Court Finds Unregulated Tenant Was Actually Rent Stabilized
LVT Number: #27155
Landlord sued to evict unregulated, month-to-month tenant. Tenant claimed that she was rent stabilized. Landlord argued that she was entitled to collect a negotiated unregulated rent from tenant when tenant moved into the apartment in 2007 because of a high-rent vacancy of the apartment before tenant moved in.

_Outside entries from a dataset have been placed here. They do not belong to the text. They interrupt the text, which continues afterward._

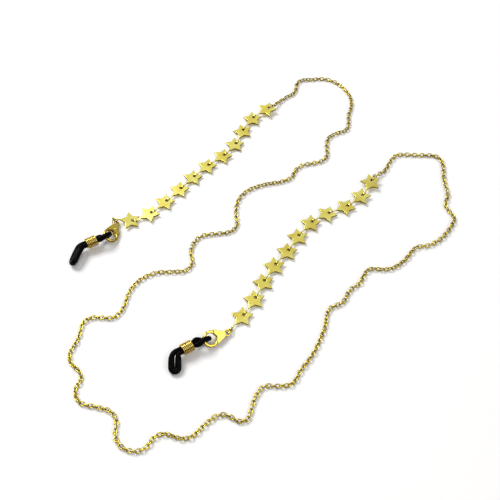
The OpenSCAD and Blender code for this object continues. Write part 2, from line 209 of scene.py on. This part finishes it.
def tail_point(side):
    return STARS[side][0] - TAIL_X * aim(HEADINGS[side][0], RISES[side][0])


def hole_point(side):
    return STARS[side][10] + HOLE_X * aim(HEADINGS[side][10], RISES[side][10])


def clasp_eye(side):
    return tail_point(side) + 2 * RING_R * aim(RINGS[side][0], RINGS[side][1])


# ---- The chain's line, resampled by arc length ----
def blend(a, b, c, d, t):
    cube = 3 * b + d - a - 3 * c
    return 0.5 * (2 * b + (c - a) * t + (2 * a - 5 * b + 4 * c - d) * t * t + cube * t ** 3)


def smooth(points, n, closed=False):
    p = np.asarray(points, float)
    count = len(p)
    out = []
    for i in range(count if closed else count - 1):
        ids = [i - 1, i, i + 1, i + 2]
        ids = [j % count for j in ids] if closed else [min(max(j, 0), count - 1) for j in ids]
        out += [blend(*p[ids], k / n) for k in range(n)]
    return np.array(out if closed else out + [p[-1]])


def chain_end(side):
    far = hole_point(side) + 2 * RING_R * aim(HEADINGS[side][10])
    return far - (LINK_WIRE + 0.08) / 2 * aim(HEADINGS[side][10])


ENDS = {side: chain_end(side) for side in SIDES}
shifted = [(x + CENTRE[0], y + CENTRE[1]) for x, y in ROUTE]
LINE = smooth([ENDS["left"][:2], *shifted, ENDS["right"][:2]], 6)
ALONG = np.concatenate(([0.0], np.cumsum(np.linalg.norm(np.diff(LINE, axis=0), axis=1))))
CHAIN_LENGTH = float(ALONG[-1])
LINKS = round(CHAIN_LENGTH / LINK_PITCH / 2) * 2
STEP = CHAIN_LENGTH / LINKS
LINE_Z = (
    (0, ENDS["left"][2]),
    (END_RUN, LAY_Z),
    (CHAIN_LENGTH - END_RUN, LAY_Z),
    (CHAIN_LENGTH, ENDS["right"][2]),
)


def on_chain(s):
    return np.array((np.interp(s, ALONG, LINE[:, 0]), np.interp(s, ALONG, LINE[:, 1]), look_up(LINE_Z, s)))


def run_start(k):
    return int(LINKS * (k - 1) / RUNS + 0.5)


def link_roll(i):
    along = i / (LINKS - 1)
    return -25 + 90 * (i % 2) + 90 * along + 28 * math.sin(math.radians(3240 * along))


# ---- Mesh parts: each is (points, faces) ----
def join(parts):
    points, faces, start = [], [], 0
    for p, f in parts:
        points.append(np.asarray(p, float))
        faces += [tuple(start + i for i in face) for face in f]
        start += len(p)
    return np.concatenate(points), faces


def skin(rings, closed):
    """Joins equal rings of points into a tube; an open one gets flat ends."""
    m, n = len(rings), len(rings[0])
    faces = []
    for i in range(m if closed else m - 1):
        a, b = i * n, (i + 1) % m * n
        faces += [(a + j, a + (j + 1) % n, b + (j + 1) % n, b + j) for j in range(n)]
    if not closed:
        faces += [tuple(range(n - 1, -1, -1)), tuple(range((m - 1) * n, m * n))]
    return np.concatenate(rings), faces


def tube(line, across, up, half_across, half_up, sides, closed):
    """A tube with an elliptical section along line; across and up are unit vectors at each point."""
    rings = []
    for i, p in enumerate(line):
        angles = np.linspace(0, 2 * math.pi, sides, endpoint=False)
        rings.append(
            p
            + np.outer(np.cos(angles), across[i]) * half_across[i]
            + np.outer(np.sin(angles), up[i]) * half_up[i]
        )
    return skin(rings, closed)


def flat_loop(line, wire, sides):
    """A closed wire whose centreline lies in its own x-y plane."""
    line = np.asarray(line, float)
    ahead = np.roll(line, -1, 0) - np.roll(line, 1, 0)
    out = np.stack((ahead[:, 1], -ahead[:, 0]), 1) / np.linalg.norm(ahead, axis=1)[:, None]
    flat = np.column_stack((line, np.zeros(len(line))))
    across = np.column_stack((out, np.zeros(len(line))))
    up = np.tile((0.0, 0.0, 1.0), (len(line), 1))
    half = np.full(len(line), wire / 2)
    return tube(flat, across, up, half, half, sides, True)


def circle(x, y, r, n, start=0.0, sweep=360.0):
    full = abs(sweep) >= 360
    angles = np.radians(start + np.linspace(0, sweep, n, endpoint=not full))
    return np.column_stack((x + r * np.cos(angles), y + r * np.sin(angles)))


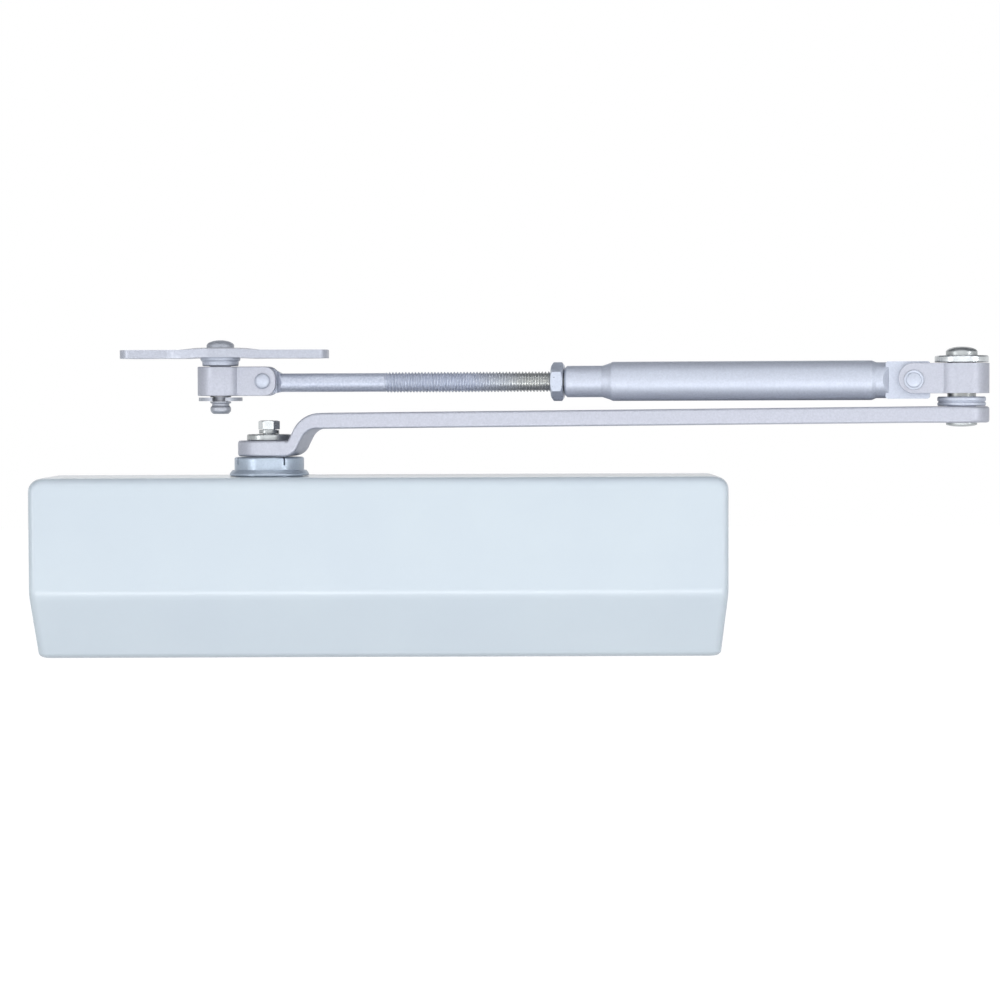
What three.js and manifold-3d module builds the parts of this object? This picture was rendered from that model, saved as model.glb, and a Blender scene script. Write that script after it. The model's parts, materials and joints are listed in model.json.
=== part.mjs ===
// Surface-mounted door closer with a folding two-piece arm.
// Millimetres, +Z up. X runs along the closer's body and -Y looks out into the room.
// The origin is the centre of the body's flat mounting face, which lies in the plane Y = 0.
import * as THREE from "three";
import { mergeVertices } from "three/addons/utils/BufferGeometryUtils.js";
import Module from "manifold-3d";

const wasm = await Module();
wasm.setup();

// ---------------------------------------------------------------- driving dimensions

// Clearances
const seat_gap = 0.12; // between faces that are clamped together
const running_gap = 0.3; // between faces that slide or turn on one another
const bore_gap = 0.2; // radial, shaft in a hole
const thread_gap = 0.3; // radial, screw in its plain hole

// Cover
const cover_length = 264.1;
const cover_wall = 2;
const cover_wall_gap = 0.6; // from the rim to the mounting plane
const cover_front_gap = 2.5; // from the barrel
const cover_boss_gap = 2.3;
const cover_edge_radius = 5; // top and its corners
const cover_corner_radius = 3.2; // upright front corners
const cover_foot_radius = 2.3; // bottom edge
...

The court ruled against landlord, who appealed and lost. Landlord’s claim that the apartment was deregulated due to a “high-rent” deregulation following a vacancy had no merit. Former Rent Stabilization Code Section 2526.1(a)(3)(iii), which was applicable until Jan. 8, 2014, governed landlord’s right to recover a negotiated first rent following a vacancy. This section provided that, where an apartment was vacant or temporarily exempt on the base date, the legal regulated rent would be “the rent agreed to by the owner and the first rent stabilized tenant taking occupancy after such vacancy or temporary exemption and reserved in a lease.” By its terms, this code section was applicable only where the first tenant after a vacancy was a rent-stabilized tenant. Therefore, since tenant moved in after a high-rent vacancy but was not offered a rent-stabilized lease, landlord wasn’t entitled to charge a first rent of $3,000 based on the fact that the apartment had been vacant or exempt prior to when tenant moved in. On appeal, landlord claimed, in the alternative, that it had combined two apartments to create tenant’s apartment before she moved in. But landlord didn’t raise this before the lower court and didn’t present proof of changes to the perimeter and dimensions of the apartment.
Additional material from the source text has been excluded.